Initial public offering (IPO): Going public

  • Advantages: Can maximise company value; provides access to long-term growth capital.
  • Challenges: High IPO costs; increased regulatory requirements/scrutiny and public pressure.
  • Recommendation: Only consider an IPO if the business is stable; timing is critical. 

Merger: Merging with another company

  • Advantages: Joint resource utilisation; stronger market position.
  • Challenges: Complex negotiations; potential culture clashes between merging entities.
  • Recommendation: Ensure the goals of both companies are clearly defined and that the corporate cultures are compatible.

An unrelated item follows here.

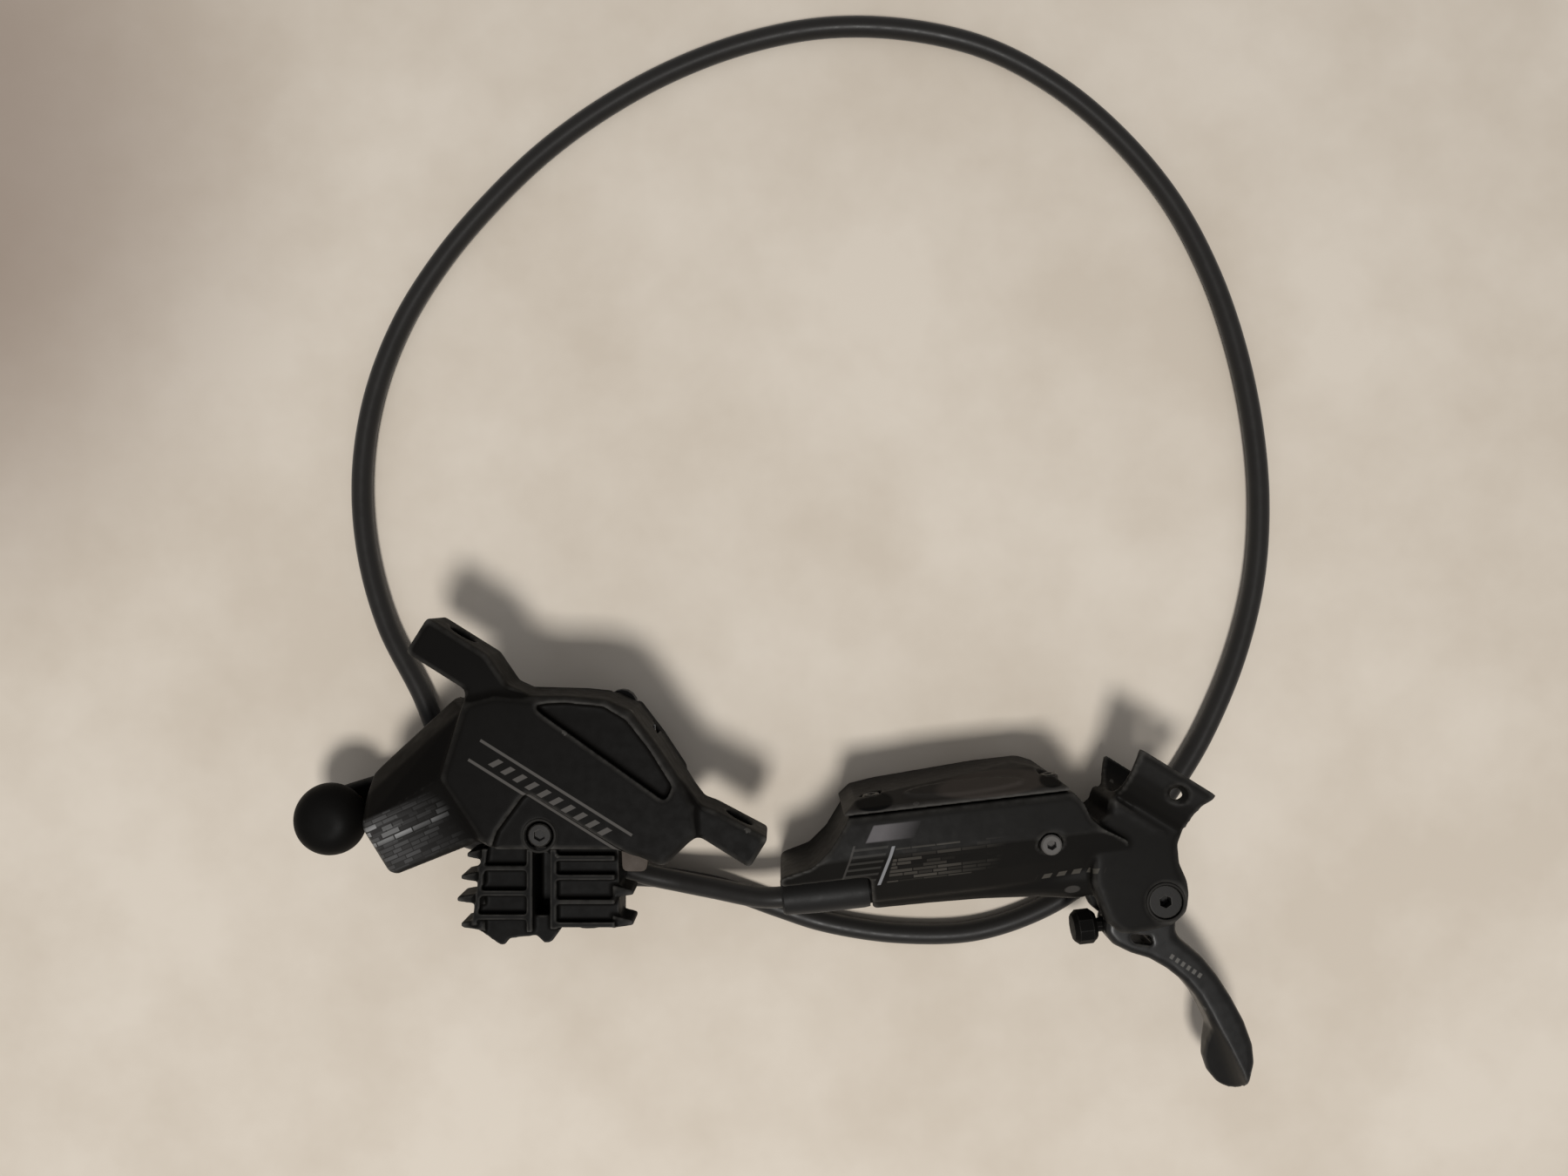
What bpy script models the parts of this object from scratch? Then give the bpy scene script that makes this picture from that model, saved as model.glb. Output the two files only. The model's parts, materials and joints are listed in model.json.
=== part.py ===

4. When do I want to sell my company?

Patrycia Lukas
Verena Pausder, Founder Startup Fox & Sheep © Verena Pausder, Founder Startup Fox & Sheep

Finally, there is the "when" - when is the right time to exit? German entrepreneur Verena Pausder, who founded Fox & Sheep in 2012 and exited the company in 2019, shared the following in an interview with Business Insider: "Founders really enjoy building their company. And once it's up and running, it's a good time to leave." But pinpointing that moment is not always straightforward.

"You really have to get a feel for the right time to exit», says Dominic Berner. He emphasises the importance of assessing the market conditions, ensuring the start-up's technology is innovative and future-proof, and verifying that the business delivers clear added value. "If everything aligns, you should act without hesitation», he advises, adding, "You have to set aside your emotions and act decisively."

You can find more information about the perfect time to sell your company here.

An exit is also a new opportunity

In addition to being a sale, an exit is an opportunity to place your vision in new hands, where it can continue to grow and evolve. The key lies in letting go without losing the essence of the company. With the right preparation and a carefully chosen exit strategy, an exit can become a pivotal milestone that sets the stage for the next phase of growth.